Legacy in Jewellery History
Worth's legacy in the specific history of jewellery is best understood under three headings. First, he established the principle that dress and jewellery are components of a single aesthetic system, a principle that every subsequent couturier — from Paul Poiret and Coco Chanel to Christian Dior and Yves Saint Laurent — either embraced or reacted against, but could not ignore. Second, his clientele, by being the most jewelled women in the world and by concentrating their patronage on a single address in Paris, created a geographic and social nexus in which couture and jewellery developed in constant dialogue.
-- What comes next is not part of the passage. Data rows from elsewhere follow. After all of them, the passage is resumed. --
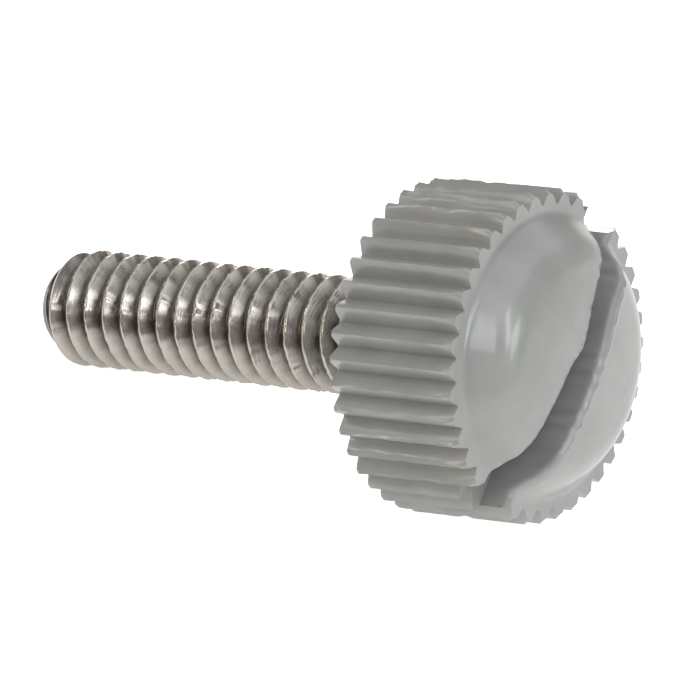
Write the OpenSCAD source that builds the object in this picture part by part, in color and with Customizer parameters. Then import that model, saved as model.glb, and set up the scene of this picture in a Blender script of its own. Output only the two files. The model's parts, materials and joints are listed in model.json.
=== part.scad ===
// Thumb screw: a knurled, slotted plastic head moulded round a threaded steel stud.
// All sizes are in millimetres. The screw lies on its side, as it comes to rest:
// on the rim of its head and on the last full turn of its thread.

/* [Head] */
// Diameter over the crests of the knurl
head_d = 11.5; // [9:0.1:16]
// Length of the knurled side, from the seat to the flat rim
head_len = 5; // [4:0.1:9]
// Number of teeth round the head
tooth_count = 40; // [28:2:56]
// Depth of the V grooves between the teeth
tooth_depth = 0.48; // [0.2:0.01:0.6]
// Width of the narrow flat that runs along each crest
crest_land = 0.1; // [0.04:0.01:0.2]
// Width of the narrow flat in the bottom of each groove
groove_land = 0.08; // [0.04:0.01:0.2]
// Chamfer of the teeth at the seat end
seat_chamfer = 0.3; // [0.05:0.05:0.6]
// Chamfer of the teeth at the rim end
rim_chamfer = 0.1; // [0.05:0.05:0.4]

/* [Crown] */
// Diameter of the raised crown, inside the flat rim
crown_d = 9.2; // [7.5:0.1:10]
// Height of the crown's middle above the flat rim
crown_rise = 1.75; // [1.3:0.05:2.5]
// Height that the crown's edge would have above the rim if it were sharp
crown_edge = 0.8; // [0.5:0.05:1.1]
// Radius that rounds the crown's edge
crown_round = 0.6; // [0.1:0.05:0.7]

/* [Driver slot] */
// Width of the slot for a flat screwdriver
slot_w = 1.5; // [0.8:0.1:2]
// Depth of the slot below the flat rim
slot_depth = 1.1; // [0.5:0.1:1.3]
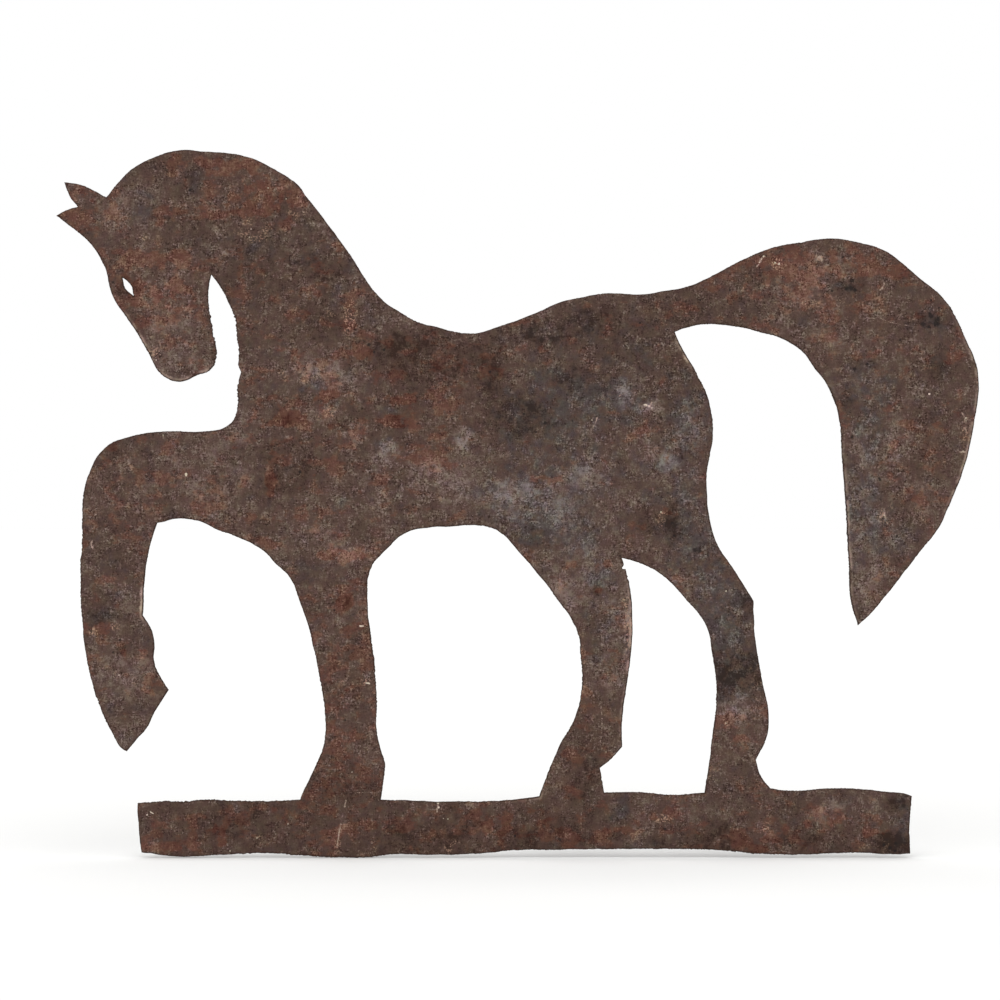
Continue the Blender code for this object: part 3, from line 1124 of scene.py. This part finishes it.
    # Scale is a little smoother than dry rust
    sockets = {"Value": out["dryness"], 3: 0.74, 4: 0.92}
    dull = add(tree, "ShaderNodeMapRange", sockets).outputs["Result"]
    tree.links.new(dull, shader.inputs["Roughness"])
    shader.inputs["Specular IOR Level"].default_value = 0.2
    sockets = {"Height": out["height"], "Strength": 0.55, "Distance": 0.5 * MM}
    tree.links.new(add(tree, "ShaderNodeBump", sockets).outputs[0], shader.inputs["Normal"])
    return material


def white_studio_floor():
    """Matt white painted board: pale, even and without a shine."""
    material = bpy.data.materials.new("matt_white_board")
    material.use_nodes = True
    shader = material.node_tree.nodes["Principled BSDF"]
    shader.inputs["Base Color"].default_value = (*hex_colour("EBEBEA"), 1)
    shader.inputs["Roughness"].default_value = 1.0
    shader.inputs["Specular IOR Level"].default_value = 0.0
    return material


class WEATHERVANE_OT_sheet(bpy.types.Operator):
    """Cut the horse and its bar from the sheet and weather them"""

    bl_idname = "weathervane.sheet"
    bl_label = "Horse and bar"

    def execute(self, context):
        scene = context.scene
        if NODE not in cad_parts:
            raise RuntimeError("the packed frame has no sheet to cut")
        sheet = bpy.data.objects.new("horse_sheet", build_sheet(scene.vane_sheet))
        sheet.data.materials.append(rusted_sheet_iron(scene.vane_rust))
        scene.collection.objects.link(sheet)
        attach(sheet, "root")
        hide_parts(NODE)
        return {"FINISHED"}


class WEATHERVANE_OT_stage(bpy.types.Operator):
    """Set up the pale floor, the soft light and the camera"""

    bl_idname = "weathervane.stage"
    bl_label = "Studio"

    def execute(self, context):
        scene = context.scene
        settings = scene.vane_stage
        low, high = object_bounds()
        self.lay_floor(scene, settings, low.z)
        self.light(scene, settings)
        self.aim_camera(scene, settings)
        return {"FINISHED"}

    def lay_floor(self, scene, settings, height):
        half = settings.floor_size / 2
        corners = [(-half, -half, height), (half, -half, height), (half, half, height), (-half, half, height)]
        mesh = bpy.data.meshes.new("studio_floor")
        mesh.from_pydata(corners, [], [(0, 1, 2, 3)])
        mesh.materials.append(white_studio_floor())
        floor = bpy.data.objects.new("studio_floor", mesh)
        scene.collection.objects.link(floor)
        floor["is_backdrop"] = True

    def light(self, scene, settings):
        world = bpy.data.worlds.new("white_room")
        world.use_nodes = True
        sky = world.node_tree.nodes["Background"]
        sky.inputs["Color"].default_value = (1, 1, 1, 1)
        # The camera sees a plain white wall, whatever light the room gives
        seen = add(world.node_tree, "ShaderNodeLightPath").outputs["Is Camera Ray"]
        sockets = {"Value": seen, 3: settings.sky_strength, 4: 1.0}
        strength = add(world.node_tree, "ShaderNodeMapRange", sockets).outputs["Result"]
        world.node_tree.links.new(strength, sky.inputs["Strength"])
        scene.world = world
        lamp = bpy.data.lights.new("key_light", "SUN")
        lamp.energy = settings.key_strength
        lamp.angle = settings.key_spread
        key = bpy.data.objects.new("key_light", lamp)
        tilt, turn = math.radians(18), math.radians(-25)
        key.rotation_euler = (tilt, 0, turn)
        scene.collection.objects.link(key)
        scene.view_settings.view_transform = "Standard"
        scene.view_settings.look = "None"

    def aim_camera(self, scene, settings):
        """Level and square on to the front face, with a frame one metre wide."""
        frame_width = 1.0
        camera = bpy.data.cameras.new("camera")
        camera.lens = settings.lens
        camera.sensor_width = 36
        away = frame_width * settings.lens / camera.sensor_width
        across, up = on_sheet(PICTURE_MIDDLE, PICTURE_MIDDLE)
        eye = bpy.data.objects.new("camera", camera)
        eye.location = (across, cad_box[0].y - away, up)
        eye.rotation_euler = (math.pi / 2, 0, 0)
        scene.collection.objects.link(eye)
        scene.camera = eye


class WEATHERVANE_PT_panel(bpy.types.Panel):
    """Lists the weathervane's pieces and settings"""

    bl_idname = "WEATHERVANE_PT_panel"
    bl_label = "Horse Weathervane"
    bl_space_type = "VIEW_3D"
    bl_region_type = "UI"
    bl_category = "Weathervane"

    def draw(self, context):
        layout = self.layout
        for operator in (WEATHERVANE_OT_sheet, WEATHERVANE_OT_stage):
            layout.operator(operator.bl_idname)
        for group in (context.scene.vane_sheet, context.scene.vane_rust, context.scene.vane_stage):
            box = layout.box()
            for name in group.__annotations__:
                box.prop(group, name)


SETTINGS = {"vane_sheet": SheetSettings, "vane_rust": RustSettings, "vane_stage": StageSettings}
CLASSES = (*SETTINGS.values(), WEATHERVANE_OT_sheet, WEATHERVANE_OT_stage, WEATHERVANE_PT_panel)


def register():
    for each in CLASSES:
        bpy.utils.register_class(each)
    for name, group in SETTINGS.items():
        setattr(bpy.types.Scene, name, bpy.props.PointerProperty(type=group))


def unregister():
    for name in SETTINGS:
        delattr(bpy.types.Scene, name)
    for each in reversed(CLASSES):
        bpy.utils.unregister_class(each)


def main():
    register()
    bpy.ops.weathervane.sheet()
    bpy.ops.weathervane.stage()


if __name__ == "__main__":
    main()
Third, his invention of the seasonal fashion system created the commercial rhythm that drove jewellery design as well as dress design through the late nineteenth and early twentieth centuries.
For the gemmologist and jewellery historian, Worth's surviving gowns — held in significant numbers at the Victoria and Albert Museum in London, the Metropolitan Museum of Art's Costume Institute in New York, and the Musée des Arts Décoratifs in Paris — are invaluable documents. They record not only the textiles and construction techniques of the period but, through contemporary photographs and fashion plates, the precise jewels with which they were worn: the specific cuts of diamonds fashionable in each decade, the preferred coloured stones of successive seasons, and the evolving relationship between the scale of ornament and the silhouette of dress.
Charles Frederick Worth did not cut a single stone or set a single mount. Yet his eye, his authority, and his invention of the modern luxury fashion system shaped the context in which the finest gems of the Victorian and Edwardian eras were selected, set, and displayed. In that sense, his place in the history of fine jewellery is secure, if indirect — the indispensable background against which the foreground of the great jewellery houses must be read.